I preferred to resign rather than pander to his obstinate policies. Do you know that he was the first one to carve this "exclusivity" for Malays then?

Until Anwar came onto the political scene, it was just about the Malays, but since he came onto the scene, it was then that this twist of the government departing from a "religiously neutral" government took hold.

This permeated into every field and section and what was unimaginable until then started becoming the norm. Adding fuel to this was the Iranian Revolution which Anwar used to speak so fondly of then.

There was this Malay friend of mine, a former classmate, who used to visit me with his wife some evenings. She was not in the hijab then and she used to be so friendly with my mother. Then one day they came to the house and there she was now donning the hijab and, sadly, she refused to have the tea my mother had prepared for her.

She had always enjoyed my mother's tea before. Her husband (my friend) felt embarrassed and persuaded her to have the tea but to no avail. My mother cryptically told me then that we may have to start preparing ourselves to face a divided Malaysia. How prophetic.

The major blame for the failure of our education system should be borne by Dewan Bahasa dan Pustaka (DBP). It is a colossal failure that if I had a choice, I would fire all of them who helmed it.

I will write another time on this, but suffice it to say for now that, contrary to what many may think, Malay is a language, just like English, Japanese, and Korean. Failure to turn that into a language of knowledge is the colossal failure of DBP.

Perhaps in the 1960s, we would have believed that Bahasa Malaysia was introduced as the medium of instruction to unite the races, but looking at how we have become a fractured nation and seemingly the greed of some Malays in power to grab everything that they want has dented that belief that it is anything about unity.

It has generated a country of extremists and some bordering on the lunacy that it is a right that a non-Malay can become the vice chancellor of a public university. That is just scratching the surface.

Like it or not, until race and religion are out of politics and single-race/religious parties are banned, this battle for religious supremacy will continue and, worse, will continue to divide the country or may even ruin it.

This talk of "moderate" Islam is all hogwash and for leaders like Anwar, PAS president Abdul Hadi Awang, and Perikatan Nasional leader Muhyiddin Yassin, the continued insistence on their versions of Islam will continue to confuse the people and the country.

Where is former prime minister Abdullah Ahmad Badawi's Islam Hadhari now? What happened to former religious minister Mujahid Yusof Rawa’s version? Slogans and more slogans and political posturing. And the non-Malays will continue to pay a heavy price for something that they were never part of.

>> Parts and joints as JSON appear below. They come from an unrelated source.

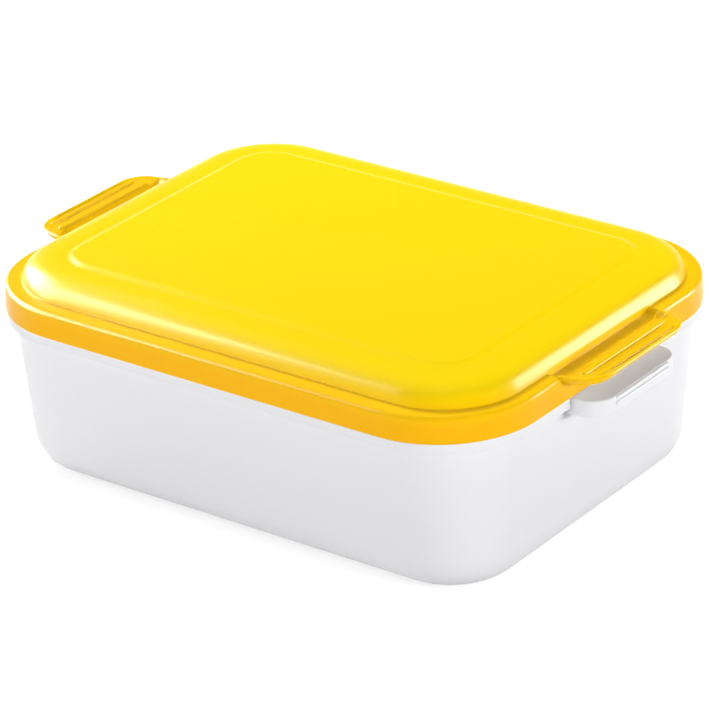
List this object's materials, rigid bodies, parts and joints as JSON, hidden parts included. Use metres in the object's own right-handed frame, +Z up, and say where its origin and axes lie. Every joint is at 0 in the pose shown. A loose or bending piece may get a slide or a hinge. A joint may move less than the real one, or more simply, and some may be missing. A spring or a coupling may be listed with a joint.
{
  "type": "lunch box",
  "caption": "Rectangular snap-lid food box: a white drafted tub with grip ledges under a domed yellow lid with pull tabs, for keeping and carrying food.",
  "frame": {"origin": "middle of the base, on the surface that the box stands on", "axes": "+X along the box through the two lid tabs, +Y across it, +Z up and the way the lid lifts off"},
  "size_m": [0.195, 0.1352, 0.0638],
  "materials": {
    "tub_plastic": "white polypropylene, smooth and softly satin, very slightly translucent",
    "lid_plastic": "warm yellow polypropylene, satin gloss with soft highlights along its edges"
  },
  "bodies": {
    "tub_body": {"tub": "tub_plastic"},
    "lid_body": {"lid": "lid_plastic"}
  },
  "joints": [
    {"name": "lid_lift", "type": "slide", "parent": "tub_body", "child": "lid_body", "axis": [0, 0, 1], "range_m": [0, 0.08]}
  ]
}
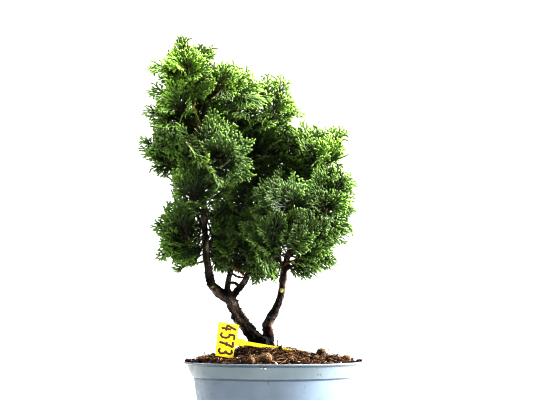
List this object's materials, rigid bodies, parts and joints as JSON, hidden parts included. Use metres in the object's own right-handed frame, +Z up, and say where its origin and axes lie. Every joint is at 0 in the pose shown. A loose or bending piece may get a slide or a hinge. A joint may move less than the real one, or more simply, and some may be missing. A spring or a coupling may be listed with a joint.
{
  "type": "hinoki cypress bonsai",
  "caption": "Young hinoki cypress with rough stems forking low down and fan-shaped scale-leaf sprays, planted in a round plastic nursery pot with peaty soil and a T-shaped plant label.",
  "frame": {"origin": "centre of the pot's base, on the surface that it stands on", "axes": "+Z up along the pot's axis; the front of the tree, where the label stands, faces -Y; +X to the right"},
  "size_m": [0.1902, 0.1496, 0.3948],
  "materials": {
    "pot_plastic": "moulded polypropylene, pale blue-grey, satin, with specks of soil",
    "potting_soil": "damp peat and coir with fibres and white grains, rough",
    "bark": "rough flaking grey-brown bark, orange-brown where young",
    "hinoki_foliage": "waxy scale leaves, dark green with yellow-green tips",
    "baked_clay": "rough baked clay balls, tan",
    "label_plastic": "thin yellow sheet plastic, smooth"
  },
  "bodies": {
    "root": {"clay_ball_edge": "baked_clay", "clay_ball_front": "baked_clay", "clay_ball_right": "baked_clay", "clay_ball_small": "baked_clay", "foliage_front_1": "hinoki_foliage", "foliage_front_2": "hinoki_foliage", "foliage_front_3": "hinoki_foliage", "foliage_front_4": "hinoki_foliage", "foliage_hanging_1": "hinoki_foliage", "foliage_left_1": "hinoki_foliage", "foliage_left_2": "hinoki_foliage", "foliage_left_3": "hinoki_foliage", "foliage_left_back_1": "hinoki_foliage", "foliage_left_back_2": "hinoki_foliage", "foliage_left_back_3": "hinoki_foliage", "foliage_left_low_1": "hinoki_foliage", "foliage_left_low_2": "hinoki_foliage", "foliage_middle_1": "hinoki_foliage", "foliage_middle_2": "hinoki_foliage", "foliage_middle_back_1": "hinoki_foliage", "foliage_middle_back_2": "hinoki_foliage", "foliage_middle_back_3": "hinoki_foliage", "foliage_middle_low_1": "hinoki_foliage", "foliage_middle_low_2": "hinoki_foliage", "foliage_middle_low_3": "hinoki_foliage", "foliage_right_1": "hinoki_foliage", "foliage_right_2": "hinoki_foliage", "foliage_right_3": "hinoki_foliage", "foliage_right_back_1": "hinoki_foliage", "foliage_right_back_2": "hinoki_foliage", "foliage_right_back_3": "hinoki_foliage", "foliage_right_front_1": "hinoki_foliage", "foliage_right_front_2": "hinoki_foliage", "foliage_right_front_3": "hinoki_foliage", "foliage_right_low_1": "hinoki_foliage", "foliage_right_low_2": "hinoki_foliage", "foliage_right_top_1": "hinoki_foliage", "foliage_right_top_2": "hinoki_foliage", "foliage_right_top_3": "hinoki_foliage", "foliage_skirt_left_1": "hinoki_foliage", "foliage_skirt_left_2": "hinoki_foliage", "foliage_skirt_left_3": "hinoki_foliage", "foliage_top_1": "hinoki_foliage", "foliage_top_2": "hinoki_foliage", "foliage_top_3": "hinoki_foliage", "foliage_top_4": "hinoki_foliage", "foliage_upper_back_1": "hinoki_foliage", "foliage_upper_back_2": "hinoki_foliage", "foliage_upper_front_1": "hinoki_foliage", "foliage_upper_front_2": "hinoki_foliage", "foliage_upper_front_3": "hinoki_foliage", "foliage_upper_right_1": "hinoki_foliage", "foliage_upper_right_2": "hinoki_foliage", "foliage_upper_right_3": "hinoki_foliage", "foliage_waist_1": "hinoki_foliage", "plant_label": "label_plastic", "pot": "pot_plastic", "soil": "potting_soil", "trunk_and_branches": "bark"}
  },
  "joints": []
}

I don't know whether Umno has learnt its lessons. Rather late in the day, it started talking about multiculturalism. Simply put, it has lost in a "religious" war it started.

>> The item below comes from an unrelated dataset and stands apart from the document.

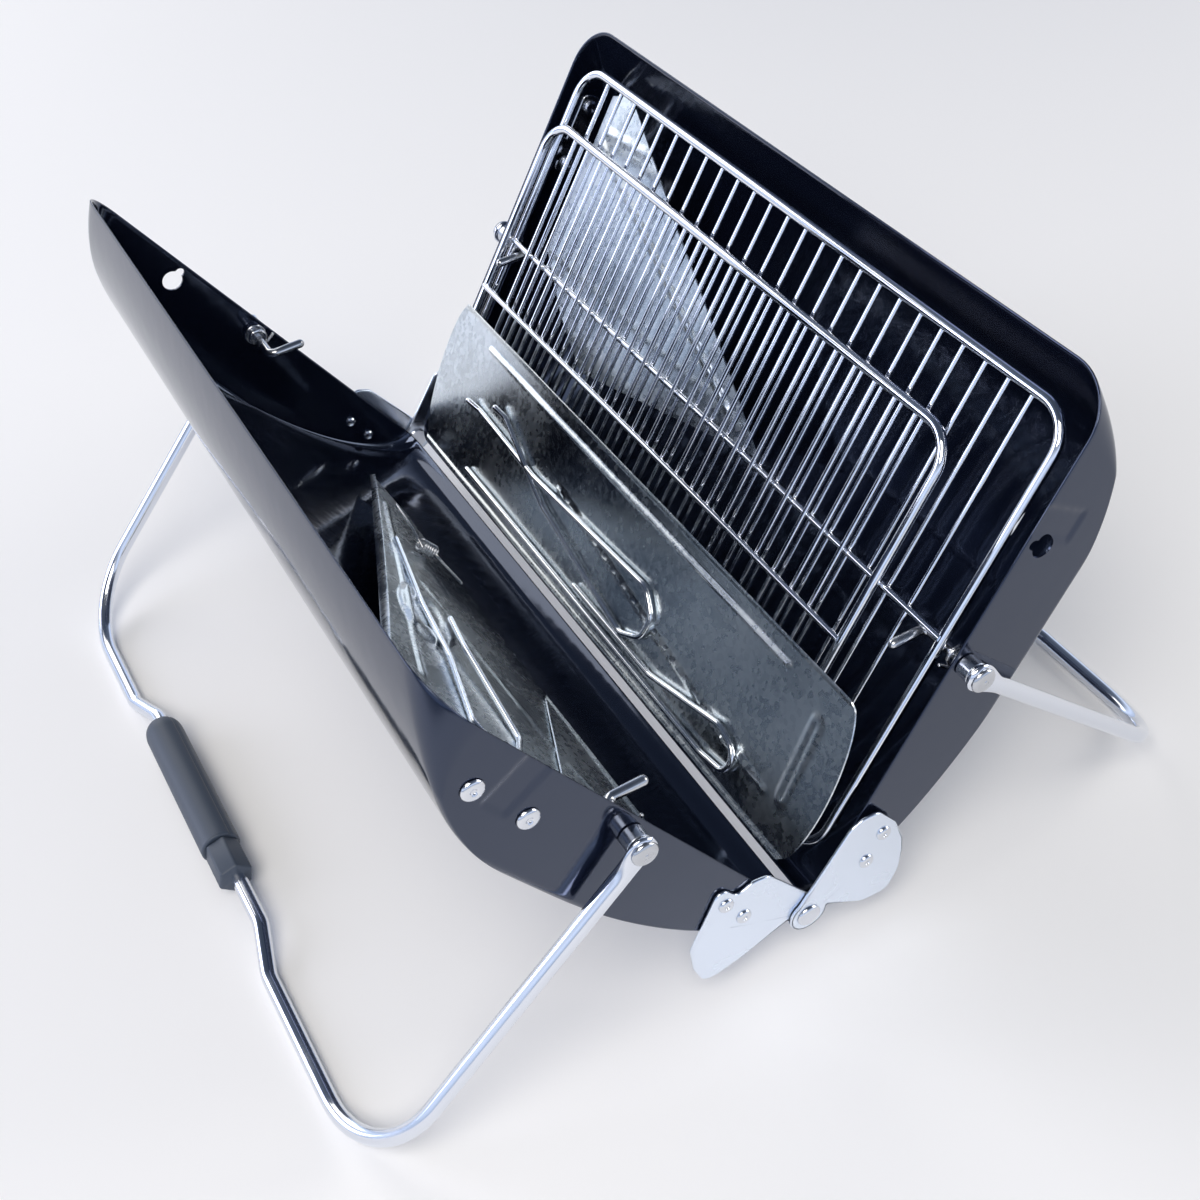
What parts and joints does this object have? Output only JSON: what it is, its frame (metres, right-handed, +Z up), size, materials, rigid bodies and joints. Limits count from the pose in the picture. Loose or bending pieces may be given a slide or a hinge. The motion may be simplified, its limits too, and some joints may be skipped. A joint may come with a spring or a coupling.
{
  "type": "folding camp grill",
  "caption": "Briefcase camp grill: two black enamelled half shells hinged on one edge, half open on chrome wire legs, holding wire grids, galvanised trays and wire tools.",
  "frame": {"origin": "on the ground under the hinge line, at the centre of the box", "axes": "+Y along the hinge, away from the end that faces the viewer; +X towards the right half; +Z up"},
  "size_m": [0.4486, 0.4472, 0.259],
  "materials": {
    "black_enamel": "black vitreous enamel, gloss",
    "chrome_grid": "bright chrome plated wire",
    "chrome_rod": "bright chrome plated rod",
    "chrome_tool": "chrome plated wire, lightly rubbed",
    "galvanised_sheet": "hot dip galvanised, fine spangle",
    "zinc_plate": "bright zinc plated pressing",
    "zinc_fastener": "bright zinc plated",
    "nickel_rivet": "nickel plated",
    "steel_pin": "drawn steel",
    "grip_plastic": "moulded phenolic, satin"
  },
  "bodies": {
    "right_half": {"far_hinge_pin": "nickel_rivet", "near_hinge_pin": "nickel_rivet", "right_far_hinge_plate": "zinc_plate", "right_far_hinge_rivet_1": "nickel_rivet", "right_far_hinge_rivet_2": "nickel_rivet", "right_far_leg_clip": "steel_pin", "right_far_leg_pin": "steel_pin", "right_far_leg_spacer": "zinc_fastener", "right_far_leg_washer": "zinc_fastener", "right_latch": "zinc_plate", "right_latch_rivet_1": "nickel_rivet", "right_latch_rivet_2": "nickel_rivet", "right_near_hinge_plate": "zinc_plate", "right_near_hinge_rivet_1": "nickel_rivet", "right_near_hinge_rivet_2": "nickel_rivet", "right_near_leg_clip": "steel_pin", "right_near_leg_pin": "steel_pin", "right_near_leg_spacer": "zinc_fastener", "right_near_leg_washer": "zinc_fastener", "right_shell": "black_enamel"},
    "left_half": {"left_far_hinge_plate": "zinc_plate", "left_far_hinge_rivet_1": "nickel_rivet", "left_far_hinge_rivet_2": "nickel_rivet", "left_far_leg_clip": "steel_pin", "left_far_leg_pin": "steel_pin", "left_far_leg_spacer": "zinc_fastener", "left_far_leg_washer": "zinc_fastener", "left_latch": "zinc_plate", "left_latch_rivet_1": "nickel_rivet", "left_latch_rivet_2": "nickel_rivet", "left_near_hinge_plate": "zinc_plate", "left_near_hinge_rivet_1": "nickel_rivet", "left_near_hinge_rivet_2": "nickel_rivet", "left_near_leg_clip": "steel_pin", "left_near_leg_pin": "steel_pin", "left_near_leg_spacer": "zinc_fastener", "left_near_leg_washer": "zinc_fastener", "left_shell": "black_enamel"},
    "right_leg": {"right_leg": "chrome_rod"},
    "left_leg": {"left_leg": "chrome_rod", "grip_cover": "grip_plastic", "grip_insert": "grip_plastic", "grip_screw_1": "zinc_fastener", "grip_screw_2": "zinc_fastener"},
    "rear_sheet": {"rear_sheet": "galvanised_sheet"},
    "rear_grid": {"rear_grid": "chrome_grid"},
    "front_grid": {"front_grid": "chrome_grid"},
    "leaning_tray": {"leaning_tray": "galvanised_sheet"},
    "wire_fork": {"wire_fork": "chrome_tool"},
    "wire_lifter": {"wire_lifter": "chrome_tool"},
    "left_tray": {"left_tray": "galvanised_sheet"},
    "left_cover_sheet": {"left_cover_sheet": "galvanised_sheet"},
    "wire_hook": {"wire_hook": "chrome_tool"}
  },
  "joints": [
    {"name": "case_fold", "type": "hinge", "parent": "right_half", "child": "left_half", "pos_m": [0, 0, 0.03212], "axis": [0, -1, 0], "range_deg": [-65.6, 114.4]},
    {"name": "right_leg_swing", "type": "hinge", "parent": "right_half", "child": "right_leg", "pos_m": [0.08148, 0, 0.14378], "axis": [0, 1, 0], "range_deg": [-102.4, 0]},
    {"name": "left_leg_swing", "type": "hinge", "parent": "left_half", "child": "left_leg", "pos_m": [-0.08148, 0, 0.14378], "axis": [0, -1, 0], "range_deg": [-102.4, 0]},
    {"name": "rear_sheet_lift", "type": "slide", "parent": "right_half", "child": "rear_sheet", "axis": [-0.4226, 0, 0.9063], "range_m": [0, 0.3]},
    {"name": "rear_grid_lift", "type": "slide", "parent": "rear_sheet", "child": "rear_grid", "axis": [-0.4226, 0, 0.9063], "range_m": [0, 0.3]},
    {"name": "front_grid_lift", "type": "slide", "parent": "rear_grid", "child": "front_grid", "axis": [-0.4226, 0, 0.9063], "range_m": [0, 0.3]},
    {"name": "leaning_tray_lift", "type": "slide", "parent": "front_grid", "child": "leaning_tray", "axis": [-0.4226, 0, 0.9063], "range_m": [0, 0.25]},
    {"name": "wire_fork_lift", "type": "slide", "parent": "leaning_tray", "child": "wire_fork", "axis": [-0.4226, 0, 0.9063], "range_m": [0, 0.15]},
    {"name": "wire_lifter_lift", "type": "slide", "parent": "leaning_tray", "child": "wire_lifter", "axis": [-0.4226, 0, 0.9063], "range_m": [0, 0.15]},
    {"name": "left_tray_lift", "type": "slide", "parent": "left_half", "child": "left_tray", "axis": [0.4226, 0, 0.9063], "range_m": [0, 0.25]},
    {"name": "left_cover_sheet_lift", "type": "slide", "parent": "left_tray", "child": "left_cover_sheet", "axis": [0.4226, 0, 0.9063], "range_m": [0, 0.15]},
    {"name": "wire_hook_lift", "type": "slide", "parent": "left_tray", "child": "wire_hook", "axis": [0.4226, 0, 0.9063], "range_m": [0, 0.15]}
  ]
}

That Mahathir had lost his deposit in the election made me feel a lot better. In the end, he was chucked out by the Malays. I thought maybe this was nature's way of teaching some useful lessons. It is for him to take the cue and see the damage he has done to a once beautiful country that once prompted our first prime minister, Tunku Abdul Rahman, to say that he was the happiest prime minister in the world.

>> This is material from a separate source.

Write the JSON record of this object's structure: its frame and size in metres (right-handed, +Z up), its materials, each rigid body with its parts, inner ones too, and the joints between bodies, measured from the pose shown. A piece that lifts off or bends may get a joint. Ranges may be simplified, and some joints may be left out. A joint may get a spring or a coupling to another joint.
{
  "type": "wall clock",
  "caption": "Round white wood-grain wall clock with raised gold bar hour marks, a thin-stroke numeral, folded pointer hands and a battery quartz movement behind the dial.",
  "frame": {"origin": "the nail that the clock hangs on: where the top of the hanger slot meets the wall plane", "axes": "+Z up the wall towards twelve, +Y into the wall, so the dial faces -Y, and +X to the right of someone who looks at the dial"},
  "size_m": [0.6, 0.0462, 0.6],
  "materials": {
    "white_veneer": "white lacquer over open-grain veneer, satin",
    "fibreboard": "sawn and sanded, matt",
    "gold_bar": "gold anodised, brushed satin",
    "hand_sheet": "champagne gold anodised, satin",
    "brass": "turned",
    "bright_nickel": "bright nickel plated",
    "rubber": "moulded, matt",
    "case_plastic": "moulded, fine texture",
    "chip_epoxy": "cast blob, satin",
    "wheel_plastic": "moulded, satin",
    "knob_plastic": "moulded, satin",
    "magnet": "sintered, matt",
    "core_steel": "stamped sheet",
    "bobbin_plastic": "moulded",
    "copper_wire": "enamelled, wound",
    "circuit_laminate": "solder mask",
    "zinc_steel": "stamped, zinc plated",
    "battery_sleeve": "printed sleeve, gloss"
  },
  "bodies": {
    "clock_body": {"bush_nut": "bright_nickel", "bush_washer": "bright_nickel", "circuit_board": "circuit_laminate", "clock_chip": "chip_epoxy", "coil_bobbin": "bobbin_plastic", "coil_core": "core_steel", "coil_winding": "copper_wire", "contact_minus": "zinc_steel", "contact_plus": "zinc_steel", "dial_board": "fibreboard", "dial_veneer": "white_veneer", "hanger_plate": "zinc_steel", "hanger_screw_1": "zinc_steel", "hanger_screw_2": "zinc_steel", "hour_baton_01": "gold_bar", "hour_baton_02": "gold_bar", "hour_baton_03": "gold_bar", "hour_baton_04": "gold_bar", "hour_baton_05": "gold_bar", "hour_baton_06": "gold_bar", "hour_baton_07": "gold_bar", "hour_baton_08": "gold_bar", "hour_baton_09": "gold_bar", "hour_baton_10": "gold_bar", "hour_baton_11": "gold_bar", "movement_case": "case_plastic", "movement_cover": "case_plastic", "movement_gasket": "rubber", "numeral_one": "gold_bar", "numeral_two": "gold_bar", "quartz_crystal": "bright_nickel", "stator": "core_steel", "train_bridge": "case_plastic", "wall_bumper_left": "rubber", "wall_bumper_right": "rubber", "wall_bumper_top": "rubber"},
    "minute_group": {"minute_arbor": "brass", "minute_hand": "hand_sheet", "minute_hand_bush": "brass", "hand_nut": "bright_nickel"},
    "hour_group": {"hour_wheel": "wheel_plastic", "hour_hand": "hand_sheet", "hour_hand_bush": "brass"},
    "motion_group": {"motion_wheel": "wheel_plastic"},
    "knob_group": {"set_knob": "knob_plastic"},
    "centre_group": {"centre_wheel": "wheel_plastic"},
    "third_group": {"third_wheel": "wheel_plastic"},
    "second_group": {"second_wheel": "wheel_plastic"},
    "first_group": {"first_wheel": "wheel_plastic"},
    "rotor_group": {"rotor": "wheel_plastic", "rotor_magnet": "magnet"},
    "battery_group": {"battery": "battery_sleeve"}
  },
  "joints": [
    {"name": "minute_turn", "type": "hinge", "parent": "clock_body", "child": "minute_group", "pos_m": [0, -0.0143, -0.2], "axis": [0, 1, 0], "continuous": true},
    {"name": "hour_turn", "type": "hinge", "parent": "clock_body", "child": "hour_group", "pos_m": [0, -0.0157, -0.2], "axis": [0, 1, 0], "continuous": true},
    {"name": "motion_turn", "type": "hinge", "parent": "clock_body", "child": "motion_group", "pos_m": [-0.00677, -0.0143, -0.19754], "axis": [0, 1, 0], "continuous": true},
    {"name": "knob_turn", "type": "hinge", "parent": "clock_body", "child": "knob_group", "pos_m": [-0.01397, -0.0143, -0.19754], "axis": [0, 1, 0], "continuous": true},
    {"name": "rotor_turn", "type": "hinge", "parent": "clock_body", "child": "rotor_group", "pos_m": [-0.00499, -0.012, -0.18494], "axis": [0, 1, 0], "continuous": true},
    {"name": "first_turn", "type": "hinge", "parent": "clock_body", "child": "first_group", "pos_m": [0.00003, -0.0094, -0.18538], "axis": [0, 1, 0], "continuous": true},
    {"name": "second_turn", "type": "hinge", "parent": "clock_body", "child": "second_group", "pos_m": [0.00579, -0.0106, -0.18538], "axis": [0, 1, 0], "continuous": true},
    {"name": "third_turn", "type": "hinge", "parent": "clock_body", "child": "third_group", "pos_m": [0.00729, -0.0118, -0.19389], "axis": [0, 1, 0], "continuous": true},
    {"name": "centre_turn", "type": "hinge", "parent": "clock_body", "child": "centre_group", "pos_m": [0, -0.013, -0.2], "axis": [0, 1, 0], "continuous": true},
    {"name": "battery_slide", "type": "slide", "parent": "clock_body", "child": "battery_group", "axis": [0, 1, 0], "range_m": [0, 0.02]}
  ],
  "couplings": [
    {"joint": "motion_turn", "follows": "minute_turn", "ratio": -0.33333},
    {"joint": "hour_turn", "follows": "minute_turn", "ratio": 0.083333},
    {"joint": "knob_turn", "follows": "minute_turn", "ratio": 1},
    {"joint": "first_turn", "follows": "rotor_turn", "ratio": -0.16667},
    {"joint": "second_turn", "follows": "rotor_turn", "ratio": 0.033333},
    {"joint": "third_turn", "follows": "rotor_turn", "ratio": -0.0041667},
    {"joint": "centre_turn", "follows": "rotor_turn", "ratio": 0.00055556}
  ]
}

What have they achieved with this race and religion thing? Maybe this time around we still have hope. Would we be this lucky the next time around? Reap what you sow.

MS: Abdul Razak Hussein and former education minister Rahman Talib sowed the seeds for the steady putrefaction of Malaysia's education system. Mahathir and Anwar made doubly sure that it would continue to rot. The collective result of their many machinations is now on full display.

What is worse than the deplorable quality of the rotten system's output is the general acceptance of the holy mess by the majority and its inability to recognise the rot for what it is.

Anwar‘s personal choice last week of an Abim-leaning functionary, Fadhlina Sidek, as education minister means that the rot will continue unabated. There is no way in hell that things will improve.

And as karma would have it, Razak's eldest son who was sent to study in British public schools is now a convicted felon, sent to prison for 12 years.

Mazilamani: Selfish political agenda has damaged our education system disastrously. Knowing that some of the changes were initiated by Anwar may surprise many, myself included.

What nobody took notice of, is when another political party quietly exploited the loopholes created, to the fullest advantage, through a separate schooling system with boarding facilities.

These schools caused many to pursue degree courses in India, Bangladesh, and Middle East Countries. On returning to Malaysia, many had to be absorbed as teachers, for not all can become preachers.

Today, the 20-year agenda is converted as a vote bank for PAS. For Anwar to change the system would be time-consuming, because of the conditioning they have already gone through.

Cogito Ergo Sum: I hate to be a pessimist, but I think it’s too late to change the education system. It is a wilful act to dumb down education to prevent critical thinking and the ability to question questionable policies.

The rotten system is now entrenched in the curriculum and reinforced by the last prime minister, Ismail Sabri Yaakob, who insisted on speaking in Bahasa Malaysia at the UN General Assembly.

He and the rest of the administration did not bother or care if his message was understood. What was important was the fact that he appeared to be a ‘nationalist’.

We have had the misfortune of leaders who were unfit to lead a multicultural, multi-ethnic nation. And a beautiful nation that had so much potential, was destroyed from within by a few.

Clever voter: The original aim is to instil a sense of nationalism, and ensure history is part of that process. It was then in the 1908s that someone wanted to go further than this.

More so, it is to bring in line religious education consistent with the state ideology. Decades of uninterrupted growth have given rise to this idea of using education as an influence.

This includes ensuring the way people behave, involving indoctrination at the expense of desired outcomes of education. When education is used to serve political propaganda, the nation will enter into reverse gear.